Fed Chairman Bernanke is testifying on Thursday before Congress about the economic outlook. Between the post-ECB presser and the Bernanke testimony, I suspect we will know a lot more about how bankers are looking at the current economic environment by the time Friday rolls around. My suspicion is that they will sound a lot more dovish than they did just a month or two ago. A rotten Employment report in the largest economy and consistently bad PMI reports in the top two economies (U.S. and Europe), along with a rapidly-developing sovereign/banking crisis, will tend to do that.
Those things will also tend to dampen inflation expectations. Whatever your belief about core inflation, recessions tend to produce declines in energy prices and a consequent slowdown in headline inflation (which is what TIPS and inflation swaps are indexed to). Market prices make clear there is currently expectations of a near-term decline in the rate of increase, or even an outright fall, in headline prices. A reader sent me a link to this interesting blog where the author discusses the recent inversion of the TIPS curve. The inversion makes the recent decline in short-term inflation expectations look a lot more dramatic than it is (because short TIPS behave like gasoline futures more than bonds, essentially), but the decline in near-term inflation expectations has certainly happened. The chart below (Source: Enduring Investments) shows the inflation swaps curve currently, compared to the curve one month ago and one year ago. That's a dramatic elbow in the curve!
And the "elbow" has been growing more pointed. Over the last month the 1-year inflation swap has dropped some 85 basis points, and since the March highs it has fallen 180 bps. However, the chart below (Source: Enduring Investments) shows that almost all of this was due to changes in energy inflation expectations. On May 29th, the core inflation implied by the 1-year swap (which was at 1.31%) was 2.16%, only about 18bps below what had been implied on March 13th. Over the last week, however, expectations for next year's core inflation have fallen from 2.16% to 1.86%, accounting for about 70% of the decline in the 1-year zero-coupon inflation swap rate over that week. That is an actual meaningful sea change in the attitudes of inflation investors.
It does bear noting, though, that it is only a sea-change in near-term inflation expectations. The zero coupon inflation curve prices headline inflation over the next 12 months at 0.88%; for the next 12 months (1y, 1y forward) at 1.47%; for the 1y, 2-years forward at 2.21%; and for the 1y, 3-years forward 2.66%. As the chart below (Source: Enduring Investments) illustrates, investors are none-too-sanguine about inflation after whatever near-term correction they think is coming.

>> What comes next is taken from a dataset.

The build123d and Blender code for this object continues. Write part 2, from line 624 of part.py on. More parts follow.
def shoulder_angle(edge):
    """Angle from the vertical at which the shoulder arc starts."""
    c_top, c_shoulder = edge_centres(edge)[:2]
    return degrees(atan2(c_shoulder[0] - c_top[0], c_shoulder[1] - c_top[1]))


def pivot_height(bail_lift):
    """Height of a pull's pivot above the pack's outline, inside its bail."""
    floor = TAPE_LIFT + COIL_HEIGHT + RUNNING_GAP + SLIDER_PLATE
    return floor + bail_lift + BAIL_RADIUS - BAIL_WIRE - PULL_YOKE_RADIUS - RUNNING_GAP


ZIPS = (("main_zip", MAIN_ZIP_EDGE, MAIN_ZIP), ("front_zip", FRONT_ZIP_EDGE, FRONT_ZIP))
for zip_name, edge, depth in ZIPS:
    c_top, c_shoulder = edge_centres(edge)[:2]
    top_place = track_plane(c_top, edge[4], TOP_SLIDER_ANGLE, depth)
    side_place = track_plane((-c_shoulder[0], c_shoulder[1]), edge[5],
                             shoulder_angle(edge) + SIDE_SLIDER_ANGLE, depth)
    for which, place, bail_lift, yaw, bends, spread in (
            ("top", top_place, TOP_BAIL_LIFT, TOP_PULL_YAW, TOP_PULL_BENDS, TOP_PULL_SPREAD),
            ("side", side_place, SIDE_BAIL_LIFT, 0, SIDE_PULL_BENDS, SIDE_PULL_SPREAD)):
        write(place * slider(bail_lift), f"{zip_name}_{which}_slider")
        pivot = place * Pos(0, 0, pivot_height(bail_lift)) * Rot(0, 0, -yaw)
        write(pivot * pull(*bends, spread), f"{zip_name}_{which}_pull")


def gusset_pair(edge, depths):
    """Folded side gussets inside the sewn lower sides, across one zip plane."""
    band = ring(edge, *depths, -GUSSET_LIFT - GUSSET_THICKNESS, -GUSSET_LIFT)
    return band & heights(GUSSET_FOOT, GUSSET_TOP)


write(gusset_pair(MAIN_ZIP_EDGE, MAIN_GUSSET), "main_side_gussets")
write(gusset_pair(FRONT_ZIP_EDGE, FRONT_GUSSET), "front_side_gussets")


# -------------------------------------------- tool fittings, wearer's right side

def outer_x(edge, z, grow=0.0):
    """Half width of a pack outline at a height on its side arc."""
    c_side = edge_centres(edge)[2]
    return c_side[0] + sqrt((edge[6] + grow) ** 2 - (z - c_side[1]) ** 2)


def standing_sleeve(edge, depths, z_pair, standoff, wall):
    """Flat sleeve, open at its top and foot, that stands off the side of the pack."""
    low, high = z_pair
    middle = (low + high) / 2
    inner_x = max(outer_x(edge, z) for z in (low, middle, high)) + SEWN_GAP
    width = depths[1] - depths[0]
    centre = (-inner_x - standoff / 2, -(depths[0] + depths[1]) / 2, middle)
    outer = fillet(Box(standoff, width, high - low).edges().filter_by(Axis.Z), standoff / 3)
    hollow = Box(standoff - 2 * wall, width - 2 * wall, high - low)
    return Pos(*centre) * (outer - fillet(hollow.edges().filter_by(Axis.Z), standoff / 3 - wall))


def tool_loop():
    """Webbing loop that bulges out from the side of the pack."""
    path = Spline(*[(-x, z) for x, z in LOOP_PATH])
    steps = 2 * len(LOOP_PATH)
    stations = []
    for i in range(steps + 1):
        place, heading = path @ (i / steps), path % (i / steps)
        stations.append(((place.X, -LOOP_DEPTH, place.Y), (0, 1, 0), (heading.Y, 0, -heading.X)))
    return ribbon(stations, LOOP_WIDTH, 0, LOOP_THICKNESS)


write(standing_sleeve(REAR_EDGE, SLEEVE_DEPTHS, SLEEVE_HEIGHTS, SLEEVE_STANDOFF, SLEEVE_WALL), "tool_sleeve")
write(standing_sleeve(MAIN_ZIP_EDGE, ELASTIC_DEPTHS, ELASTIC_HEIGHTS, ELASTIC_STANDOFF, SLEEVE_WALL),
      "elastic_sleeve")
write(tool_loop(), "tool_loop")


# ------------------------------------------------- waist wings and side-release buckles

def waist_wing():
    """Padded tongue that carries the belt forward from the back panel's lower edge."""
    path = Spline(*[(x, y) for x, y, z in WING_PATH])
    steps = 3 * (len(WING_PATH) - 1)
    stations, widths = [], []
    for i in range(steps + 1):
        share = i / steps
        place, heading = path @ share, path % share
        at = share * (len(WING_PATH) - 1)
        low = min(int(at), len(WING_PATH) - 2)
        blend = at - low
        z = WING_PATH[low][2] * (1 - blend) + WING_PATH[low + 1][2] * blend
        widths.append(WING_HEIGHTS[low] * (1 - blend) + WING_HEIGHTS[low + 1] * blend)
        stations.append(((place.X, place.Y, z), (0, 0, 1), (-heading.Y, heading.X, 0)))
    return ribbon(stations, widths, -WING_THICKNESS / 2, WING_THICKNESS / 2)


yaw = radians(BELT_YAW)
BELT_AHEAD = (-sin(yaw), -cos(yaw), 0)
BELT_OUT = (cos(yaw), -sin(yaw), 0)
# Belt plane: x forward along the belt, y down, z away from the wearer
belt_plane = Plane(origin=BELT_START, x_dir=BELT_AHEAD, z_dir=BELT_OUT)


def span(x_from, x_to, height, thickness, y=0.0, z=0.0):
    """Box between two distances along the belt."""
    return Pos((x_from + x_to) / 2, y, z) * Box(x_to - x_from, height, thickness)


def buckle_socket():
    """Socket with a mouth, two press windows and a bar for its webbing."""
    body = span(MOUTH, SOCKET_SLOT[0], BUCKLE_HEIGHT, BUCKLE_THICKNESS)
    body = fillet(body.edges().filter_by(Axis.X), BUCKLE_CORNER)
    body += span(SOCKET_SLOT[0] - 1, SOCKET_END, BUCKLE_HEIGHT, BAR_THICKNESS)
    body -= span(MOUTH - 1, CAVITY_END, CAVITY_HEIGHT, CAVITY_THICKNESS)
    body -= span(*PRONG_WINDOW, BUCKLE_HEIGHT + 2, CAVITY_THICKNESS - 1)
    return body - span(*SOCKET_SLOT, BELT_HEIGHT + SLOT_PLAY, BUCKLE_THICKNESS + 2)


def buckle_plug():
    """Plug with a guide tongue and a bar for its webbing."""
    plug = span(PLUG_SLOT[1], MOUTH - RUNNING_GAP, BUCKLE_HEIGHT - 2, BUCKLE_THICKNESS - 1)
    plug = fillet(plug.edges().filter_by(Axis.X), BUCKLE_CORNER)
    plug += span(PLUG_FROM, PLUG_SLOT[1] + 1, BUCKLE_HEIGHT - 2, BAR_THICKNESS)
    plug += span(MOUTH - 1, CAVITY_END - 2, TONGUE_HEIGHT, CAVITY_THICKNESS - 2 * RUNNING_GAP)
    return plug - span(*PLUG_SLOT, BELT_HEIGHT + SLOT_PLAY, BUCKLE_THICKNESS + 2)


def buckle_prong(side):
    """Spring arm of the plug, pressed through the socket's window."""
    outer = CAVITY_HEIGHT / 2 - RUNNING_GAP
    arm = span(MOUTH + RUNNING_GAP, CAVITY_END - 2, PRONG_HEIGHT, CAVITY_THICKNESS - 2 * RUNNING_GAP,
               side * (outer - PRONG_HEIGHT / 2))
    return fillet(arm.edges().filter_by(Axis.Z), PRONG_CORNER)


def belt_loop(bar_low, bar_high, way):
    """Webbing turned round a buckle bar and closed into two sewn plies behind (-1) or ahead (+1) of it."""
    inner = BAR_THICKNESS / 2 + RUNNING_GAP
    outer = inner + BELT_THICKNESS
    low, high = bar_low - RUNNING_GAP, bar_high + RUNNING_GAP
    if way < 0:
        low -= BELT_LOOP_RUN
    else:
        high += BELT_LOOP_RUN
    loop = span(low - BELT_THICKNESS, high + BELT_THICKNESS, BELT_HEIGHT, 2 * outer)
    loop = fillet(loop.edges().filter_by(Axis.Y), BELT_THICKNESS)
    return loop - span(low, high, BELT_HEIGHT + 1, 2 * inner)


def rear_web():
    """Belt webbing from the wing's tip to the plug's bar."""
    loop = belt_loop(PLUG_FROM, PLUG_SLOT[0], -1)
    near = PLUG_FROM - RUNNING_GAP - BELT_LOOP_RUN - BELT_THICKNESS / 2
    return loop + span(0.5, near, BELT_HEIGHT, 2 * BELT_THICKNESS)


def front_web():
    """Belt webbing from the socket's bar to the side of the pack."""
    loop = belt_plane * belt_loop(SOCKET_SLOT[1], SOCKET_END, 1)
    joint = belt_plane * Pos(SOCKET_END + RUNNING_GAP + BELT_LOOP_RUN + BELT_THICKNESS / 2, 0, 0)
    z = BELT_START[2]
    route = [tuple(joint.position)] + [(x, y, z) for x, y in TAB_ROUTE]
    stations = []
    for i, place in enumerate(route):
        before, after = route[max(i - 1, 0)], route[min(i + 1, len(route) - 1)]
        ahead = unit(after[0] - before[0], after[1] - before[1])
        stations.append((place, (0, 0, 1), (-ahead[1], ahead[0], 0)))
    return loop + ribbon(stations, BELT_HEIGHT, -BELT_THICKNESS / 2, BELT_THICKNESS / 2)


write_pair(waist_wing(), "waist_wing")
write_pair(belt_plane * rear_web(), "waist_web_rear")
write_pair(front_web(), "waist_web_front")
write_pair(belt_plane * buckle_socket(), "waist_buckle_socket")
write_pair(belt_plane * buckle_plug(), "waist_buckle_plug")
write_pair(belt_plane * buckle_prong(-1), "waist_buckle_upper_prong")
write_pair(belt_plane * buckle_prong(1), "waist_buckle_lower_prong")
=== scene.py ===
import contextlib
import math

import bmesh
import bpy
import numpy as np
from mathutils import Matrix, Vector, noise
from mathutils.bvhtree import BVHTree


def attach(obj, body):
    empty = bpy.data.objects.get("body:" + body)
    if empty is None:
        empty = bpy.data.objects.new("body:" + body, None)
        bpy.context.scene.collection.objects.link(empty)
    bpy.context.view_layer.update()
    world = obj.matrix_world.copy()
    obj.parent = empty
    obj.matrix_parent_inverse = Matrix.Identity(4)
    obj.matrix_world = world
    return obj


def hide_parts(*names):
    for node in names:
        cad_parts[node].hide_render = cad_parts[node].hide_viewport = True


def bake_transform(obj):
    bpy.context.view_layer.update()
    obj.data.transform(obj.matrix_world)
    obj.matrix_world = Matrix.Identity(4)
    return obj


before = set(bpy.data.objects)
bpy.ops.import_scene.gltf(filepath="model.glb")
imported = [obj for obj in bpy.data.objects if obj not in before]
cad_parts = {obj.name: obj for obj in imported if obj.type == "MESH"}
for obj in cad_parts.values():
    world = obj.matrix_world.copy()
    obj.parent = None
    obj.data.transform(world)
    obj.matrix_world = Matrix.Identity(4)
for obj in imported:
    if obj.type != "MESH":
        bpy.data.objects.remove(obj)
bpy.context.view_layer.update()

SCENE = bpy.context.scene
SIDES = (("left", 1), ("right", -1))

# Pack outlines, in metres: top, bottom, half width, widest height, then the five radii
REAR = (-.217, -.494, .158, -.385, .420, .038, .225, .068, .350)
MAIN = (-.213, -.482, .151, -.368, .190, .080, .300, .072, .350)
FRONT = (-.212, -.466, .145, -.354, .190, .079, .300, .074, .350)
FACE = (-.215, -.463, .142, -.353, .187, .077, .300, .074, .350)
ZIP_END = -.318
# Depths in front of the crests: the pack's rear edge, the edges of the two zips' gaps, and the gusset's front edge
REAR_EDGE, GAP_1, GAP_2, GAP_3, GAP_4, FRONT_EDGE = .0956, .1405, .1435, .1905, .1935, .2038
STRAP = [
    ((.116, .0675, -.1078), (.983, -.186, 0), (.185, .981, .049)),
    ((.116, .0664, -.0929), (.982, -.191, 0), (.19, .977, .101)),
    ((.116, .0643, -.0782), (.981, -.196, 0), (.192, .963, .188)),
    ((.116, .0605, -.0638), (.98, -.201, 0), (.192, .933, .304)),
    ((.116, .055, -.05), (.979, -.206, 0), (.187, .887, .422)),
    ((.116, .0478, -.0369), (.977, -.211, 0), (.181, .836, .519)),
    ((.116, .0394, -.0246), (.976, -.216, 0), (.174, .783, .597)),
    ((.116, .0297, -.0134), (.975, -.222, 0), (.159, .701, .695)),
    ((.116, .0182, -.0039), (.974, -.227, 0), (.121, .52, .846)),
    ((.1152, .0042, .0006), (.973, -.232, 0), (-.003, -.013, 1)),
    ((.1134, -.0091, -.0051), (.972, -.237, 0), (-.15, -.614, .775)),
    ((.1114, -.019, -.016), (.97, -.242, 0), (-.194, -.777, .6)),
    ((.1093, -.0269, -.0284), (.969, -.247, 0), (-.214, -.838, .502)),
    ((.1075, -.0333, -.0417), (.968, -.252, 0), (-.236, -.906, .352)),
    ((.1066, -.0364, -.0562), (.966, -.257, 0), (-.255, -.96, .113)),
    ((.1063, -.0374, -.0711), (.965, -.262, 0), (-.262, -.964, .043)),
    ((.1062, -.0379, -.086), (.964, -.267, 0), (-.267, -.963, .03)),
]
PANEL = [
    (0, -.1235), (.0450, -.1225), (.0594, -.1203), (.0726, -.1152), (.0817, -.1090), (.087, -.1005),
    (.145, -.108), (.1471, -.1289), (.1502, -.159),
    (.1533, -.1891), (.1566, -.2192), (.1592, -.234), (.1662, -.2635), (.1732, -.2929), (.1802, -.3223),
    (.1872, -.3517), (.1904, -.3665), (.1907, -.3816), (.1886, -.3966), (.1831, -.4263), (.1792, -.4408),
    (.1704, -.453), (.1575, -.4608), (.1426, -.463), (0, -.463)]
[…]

Let's talk a bit about that correction. John Mauldin wrote recently that both deflation and inflation are coming, it's just that the timing is uncertain. I agree with the part about the timing, but I am skeptical about the deflation.

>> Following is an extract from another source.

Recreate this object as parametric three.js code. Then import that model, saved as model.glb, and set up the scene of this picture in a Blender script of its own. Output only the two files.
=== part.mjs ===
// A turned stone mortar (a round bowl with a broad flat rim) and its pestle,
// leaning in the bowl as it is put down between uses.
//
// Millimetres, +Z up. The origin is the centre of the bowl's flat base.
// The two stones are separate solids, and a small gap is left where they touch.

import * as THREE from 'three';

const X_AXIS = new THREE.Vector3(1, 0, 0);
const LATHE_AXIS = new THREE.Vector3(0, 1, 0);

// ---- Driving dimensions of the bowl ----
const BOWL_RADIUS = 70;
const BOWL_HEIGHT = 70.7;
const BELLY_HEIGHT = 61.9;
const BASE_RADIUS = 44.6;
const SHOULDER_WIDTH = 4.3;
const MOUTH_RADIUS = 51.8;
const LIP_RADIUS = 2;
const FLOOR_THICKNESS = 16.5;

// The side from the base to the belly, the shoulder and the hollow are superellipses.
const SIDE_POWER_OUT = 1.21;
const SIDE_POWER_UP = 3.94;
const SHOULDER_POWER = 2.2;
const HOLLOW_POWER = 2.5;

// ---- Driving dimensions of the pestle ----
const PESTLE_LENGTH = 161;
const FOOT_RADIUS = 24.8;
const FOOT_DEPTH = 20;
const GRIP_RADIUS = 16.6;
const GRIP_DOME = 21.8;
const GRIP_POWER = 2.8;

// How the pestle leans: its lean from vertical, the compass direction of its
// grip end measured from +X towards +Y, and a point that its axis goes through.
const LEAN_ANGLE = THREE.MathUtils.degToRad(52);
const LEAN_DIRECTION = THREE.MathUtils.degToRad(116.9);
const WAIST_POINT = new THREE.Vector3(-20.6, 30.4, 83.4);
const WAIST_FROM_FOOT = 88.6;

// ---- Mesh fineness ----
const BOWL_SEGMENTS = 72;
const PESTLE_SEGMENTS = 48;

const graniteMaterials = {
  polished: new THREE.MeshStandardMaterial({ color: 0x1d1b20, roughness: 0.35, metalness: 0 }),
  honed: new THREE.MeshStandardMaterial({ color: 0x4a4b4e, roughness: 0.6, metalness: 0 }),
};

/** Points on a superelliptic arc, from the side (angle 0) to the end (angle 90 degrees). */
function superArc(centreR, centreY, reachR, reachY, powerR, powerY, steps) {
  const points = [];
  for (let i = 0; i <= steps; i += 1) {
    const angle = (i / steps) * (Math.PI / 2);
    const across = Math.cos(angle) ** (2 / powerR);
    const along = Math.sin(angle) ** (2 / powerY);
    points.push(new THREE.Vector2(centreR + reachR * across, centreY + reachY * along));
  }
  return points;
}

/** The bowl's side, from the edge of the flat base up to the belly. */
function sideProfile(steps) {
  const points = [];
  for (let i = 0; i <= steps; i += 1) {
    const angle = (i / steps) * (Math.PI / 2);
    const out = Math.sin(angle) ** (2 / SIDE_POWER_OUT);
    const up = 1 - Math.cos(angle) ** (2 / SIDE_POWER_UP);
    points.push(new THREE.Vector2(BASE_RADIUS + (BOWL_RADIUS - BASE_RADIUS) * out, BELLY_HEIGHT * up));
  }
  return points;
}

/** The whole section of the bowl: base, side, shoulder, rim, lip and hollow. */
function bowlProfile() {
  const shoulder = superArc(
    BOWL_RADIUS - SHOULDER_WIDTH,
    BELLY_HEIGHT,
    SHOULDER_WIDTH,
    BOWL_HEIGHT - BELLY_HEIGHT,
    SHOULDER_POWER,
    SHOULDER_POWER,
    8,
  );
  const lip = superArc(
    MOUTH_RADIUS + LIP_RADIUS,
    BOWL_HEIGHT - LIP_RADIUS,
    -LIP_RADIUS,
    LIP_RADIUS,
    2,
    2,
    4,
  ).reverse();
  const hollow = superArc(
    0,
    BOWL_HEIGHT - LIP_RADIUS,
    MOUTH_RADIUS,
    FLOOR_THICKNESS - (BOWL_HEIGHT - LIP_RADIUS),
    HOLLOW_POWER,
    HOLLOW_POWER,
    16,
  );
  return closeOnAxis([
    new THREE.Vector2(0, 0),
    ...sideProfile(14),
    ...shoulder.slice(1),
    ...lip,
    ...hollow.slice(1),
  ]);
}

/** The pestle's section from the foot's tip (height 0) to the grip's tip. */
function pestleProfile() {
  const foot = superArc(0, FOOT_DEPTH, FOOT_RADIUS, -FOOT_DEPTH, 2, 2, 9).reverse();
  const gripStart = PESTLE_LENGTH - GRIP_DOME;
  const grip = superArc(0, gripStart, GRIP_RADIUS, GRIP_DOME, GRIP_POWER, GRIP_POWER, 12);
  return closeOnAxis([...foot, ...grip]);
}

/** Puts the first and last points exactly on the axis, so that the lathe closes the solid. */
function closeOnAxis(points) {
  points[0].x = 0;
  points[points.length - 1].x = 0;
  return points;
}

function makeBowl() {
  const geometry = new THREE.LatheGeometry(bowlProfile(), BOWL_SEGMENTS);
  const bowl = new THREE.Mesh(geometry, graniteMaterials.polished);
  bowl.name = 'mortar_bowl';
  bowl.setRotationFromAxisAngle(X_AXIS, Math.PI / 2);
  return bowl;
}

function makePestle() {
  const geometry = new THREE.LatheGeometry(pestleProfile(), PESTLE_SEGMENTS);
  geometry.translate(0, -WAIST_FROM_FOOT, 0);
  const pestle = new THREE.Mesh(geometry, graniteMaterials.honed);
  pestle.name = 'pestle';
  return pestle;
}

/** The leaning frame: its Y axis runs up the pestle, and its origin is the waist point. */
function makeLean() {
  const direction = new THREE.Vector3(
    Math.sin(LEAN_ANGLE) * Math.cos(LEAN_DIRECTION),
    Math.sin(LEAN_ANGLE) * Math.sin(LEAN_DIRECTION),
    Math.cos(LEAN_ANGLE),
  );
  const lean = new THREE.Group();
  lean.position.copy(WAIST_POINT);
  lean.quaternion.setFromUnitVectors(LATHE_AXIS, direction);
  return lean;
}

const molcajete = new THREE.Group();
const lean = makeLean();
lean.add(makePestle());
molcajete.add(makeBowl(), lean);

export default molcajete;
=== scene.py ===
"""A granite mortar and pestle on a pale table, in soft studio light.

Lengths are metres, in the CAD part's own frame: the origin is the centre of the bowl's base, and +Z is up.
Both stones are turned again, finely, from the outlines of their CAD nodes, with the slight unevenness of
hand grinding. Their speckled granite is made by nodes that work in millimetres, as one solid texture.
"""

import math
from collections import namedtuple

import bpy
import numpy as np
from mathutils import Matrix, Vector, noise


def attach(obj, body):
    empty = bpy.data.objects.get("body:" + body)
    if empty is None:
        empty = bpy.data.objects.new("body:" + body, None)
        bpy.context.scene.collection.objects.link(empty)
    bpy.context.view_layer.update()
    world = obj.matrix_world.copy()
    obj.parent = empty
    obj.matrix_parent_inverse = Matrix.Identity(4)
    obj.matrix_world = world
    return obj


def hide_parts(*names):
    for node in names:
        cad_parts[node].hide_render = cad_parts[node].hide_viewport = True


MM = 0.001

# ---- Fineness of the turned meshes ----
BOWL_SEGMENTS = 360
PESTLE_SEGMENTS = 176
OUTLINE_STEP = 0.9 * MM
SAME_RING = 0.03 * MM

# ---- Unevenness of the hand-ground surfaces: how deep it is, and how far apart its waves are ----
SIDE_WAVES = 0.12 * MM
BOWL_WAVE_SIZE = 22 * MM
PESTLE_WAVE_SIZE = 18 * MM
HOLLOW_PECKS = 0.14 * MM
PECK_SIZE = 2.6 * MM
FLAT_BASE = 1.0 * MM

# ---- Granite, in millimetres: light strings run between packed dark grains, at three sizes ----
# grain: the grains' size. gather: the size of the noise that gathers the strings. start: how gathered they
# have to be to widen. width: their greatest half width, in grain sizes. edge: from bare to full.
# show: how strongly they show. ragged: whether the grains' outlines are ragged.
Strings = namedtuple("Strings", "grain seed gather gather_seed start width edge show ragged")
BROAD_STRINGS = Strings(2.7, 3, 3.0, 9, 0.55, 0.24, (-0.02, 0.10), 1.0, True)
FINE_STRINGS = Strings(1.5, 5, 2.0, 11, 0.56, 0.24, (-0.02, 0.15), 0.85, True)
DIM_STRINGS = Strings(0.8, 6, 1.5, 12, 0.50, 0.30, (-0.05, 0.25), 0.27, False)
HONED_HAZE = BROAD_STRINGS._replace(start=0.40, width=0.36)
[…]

Arguments in favor of the looming deflationary spiral, precipitating from the European implosion, must lean on expectations for a decline in the velocity of money. Recessions do not naturally cause disinflation. I've shown the chart below (Source: Bloomberg) before, but it is worth showing over and over! It shows real GDP (level) in 2005 dollars in white, versus the core CPI price index, in yellow, normalized to 12/31/1999=100. The upshot is that we've just come off the biggest recession in 80 years, and inflation barely slowed. In fact, if you remove the effects of the bubble unwind in housing, it didn't slow at all. If growth causes inflation, and if recessions are by definition deflationary, then we should have seen a decline in core prices.
Now I agree that there's likely a recession coming, most likely to the U.S. as well as Europe and perhaps globally. But I don't agree that such a thing is necessarily deflationary.
However, as I said above one can rely on a money velocity argument in this case and Mauldin adeptly does so. I've demonstrated previously (for example, here) that money velocity is reasonably well-correlated to changes in the provision of bank credit. The updated chart from that article is below (Source: Enduring Investments), and if the quarter ended today the 2-year compounded rise in commercial bank credit would be up around 2.5%, implying that something like a 17% increase in velocity is expected (eyeballing from the chart).
This does suggest a possibility, though, and a way that deflationists could be right. If commercial bank credit collapsed again, then I would expect velocity to keep on contracting. My argument about the upside risks to inflation - at least, the long-tail possibilities - depends on a rebound in money velocity that is not countered by aggressive tightening. We are not going to get aggressive tightening, certainly. But there is a possibility that credit could seize again, as it did in late 2008. Certainly, this is a reasonably likely outcome with European banks. The question is whether U.S. banks - which are much healthier now and currently increasing lending at a 6% clip versus 52 weeks ago - Canadian banks, Japanese banks, etcetera could pick up enough of the slack (or whether European regulators would allow or even encourage zombie banks to keep lending once they become effectively wards of the state) to offset this.
If policymakers get any inkling that credit is seizing up, then the monetary spigots will open wide once more, so in my view a deflationary outcome is very unlikely. But in fairness such a downside tail is more of a possibility than it was a year ago. Is it possible that central bankers might stand down even as velocity plunges? It's possible, now that there is some concern about the sizes of central bank balance sheets - but I don't think it's very likely. So in my opinion, the possible downside "deflation" tail is short in length, short in duration, and low in likelihood; the possible upside "inflation" tail is quite long, quite long in duration, and not nearly as unlikely...in a world where monetary tightening is not viewed as feasible.
I'll go further and say that if I had to hazard a guess, I would guess that five years from now, we will giggle when we think back and recall that we were concerned about whether our "entry point" for long-inflation trades was 2.10% or 2.40% on ten-year inflation.